Sure, for a lot of people, it is. Make-up & hooking up aren’t inherently bad, but that’s a whole other blog post, and a tricksy one. However, when six-year olds are worried that they need to be pretty to be liked then something is twistedly wrong. We’ve all heard the stats about three year olds who think they’re too fat, but I always assumed that their parents were crazy mad about dieting. It didn’t really cross my mind that ‘regular’ children, raised in fairly normal families, would be concerned about their looks or their bodies. I always assumed that kids just ran around, falling over and playing on the swings. Well, apparently, they have little minds & personalities & they absorb all the information the world has to offer, & they believe it.
They see women put on paint & pink dresses as if their lives depend on it & they want to be like the grown-ups are. They want to do what Mummy does, & Tinkerbell. They want to be pretty because we, as a society, pay more attention to pretty people. Pretty people live more interesting lives; they have wings & castles & people in love with them. Logically then, being pretty makes you interesting, because only pretty people are doing interesting things.
To a six year old, the way to be pretty is to put on make-up. Make-up is designed to cover your ‘flaws’. What six year old has ‘flawed’ skin? If we take ‘flaws’ to mean spots, or larger pores, or wrinkles then, none. Six year olds don’t understand that make-up is supposed to make you look younger, and that youth is the epitome of beauty. They’re just being conditioned from that age to believe that they, as they were born with their faces & figures, are not good enough. They are not good enough. They need to be prettier. They see beauty as one of the most important attributes of a woman.
This fucks me off quite considerably.
Eventually, we bought dirtgirlworld, a one-off magazine from CBeebies about a gardening, digging, dirty-getting, energy & water conscious girl & her friend Scrapboy who recycles scrap to make orange-peeling machines to press fresh juice, which comes with stickers that encourage you to ‘Turn off the Light!’ & ‘Turn off the Taps!’. We went home and stuck pictures of vegetables in dirtgirl’s wheelbarrow, coloured in butterflies & wellyboots, drove the tractor around the farm to water the apple tree & stuck stickers on the giant flower whenever we remembered to ‘Turn off the Light!’
They really enjoyed it, and I got to teach them where electricity comes from and why we need to save water. I suggested that my Mum let them have a plant in the garden they could care for & water whenever they came over. They got quite excited about the craftbox it came with and we were going to make cards with flowers on to give to Nanna, but made cookies instead. They got to stir the mix & lick the spoon. We ate the cookies in the bath, & read the story of dirtgirl & scrapboy together.

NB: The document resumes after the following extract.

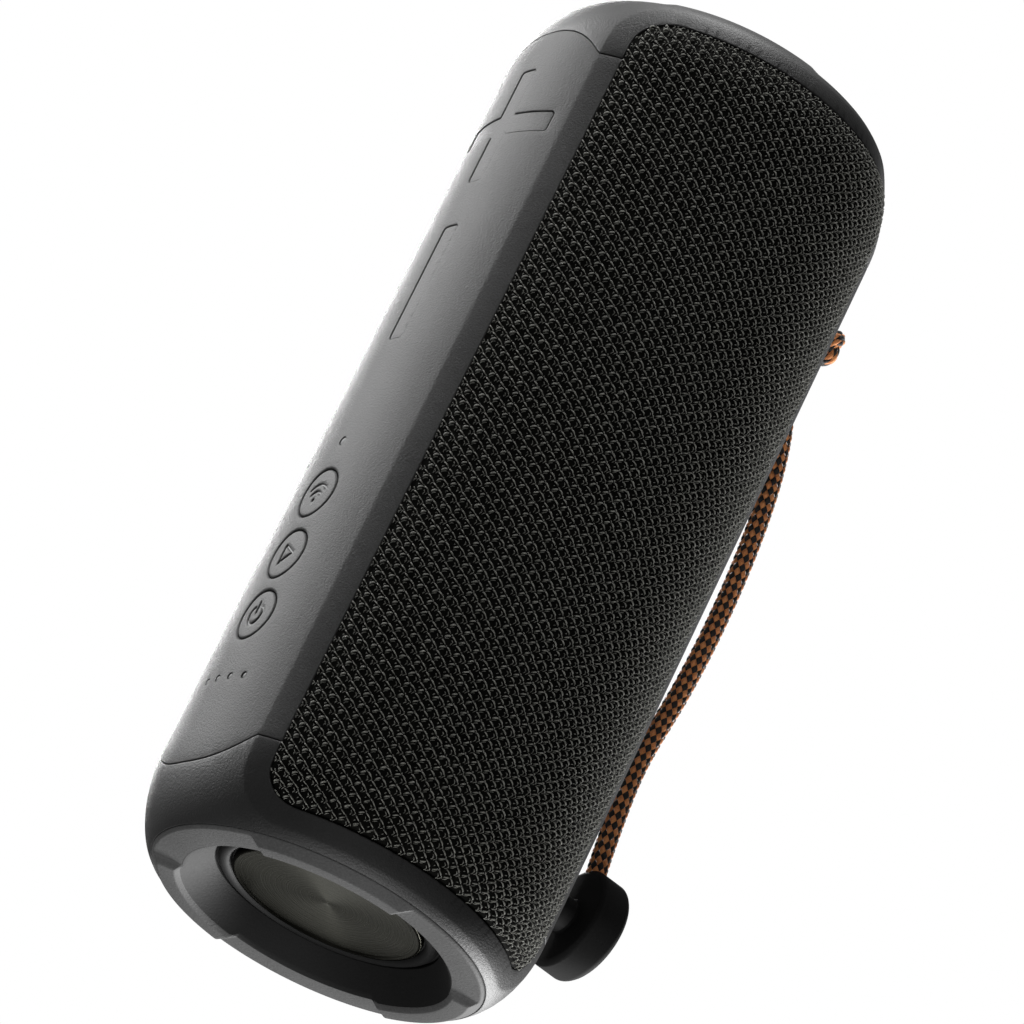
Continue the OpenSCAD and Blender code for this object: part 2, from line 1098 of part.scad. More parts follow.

As well as all the junk kids are being conditioned into believing, it seemed as though no-one had spoken to them the way I had; questioning their beliefs about being pretty or why they wanted boys to like them. They’re being sucked into and seduced by this world as soon as they’re born, & we can’t just hang around until they reach an age of understanding to begin disabusing them of societal constructs. Avoiding ‘big’ world topics doesn’t protect children. They have to find out about war, water shortages, extinction & the impending planetary doom at some point. Children are going to play with their sexual organs whether they know what they’re for, or not. I don’t see how a child knowing what a vagina is called is any worse than one who wants to make herself pretty for a boy. We don’t need to protect kids, we need to educate them and talk with them about how they view the world.
Really, we all need to be talking more about these apparent inherent truths of the world, what they really mean & how they affect us & the people around us. To some extent, we’re all being brainwashed and children who trust adults who buy into beauty routines & fear aging are suffering the most of all.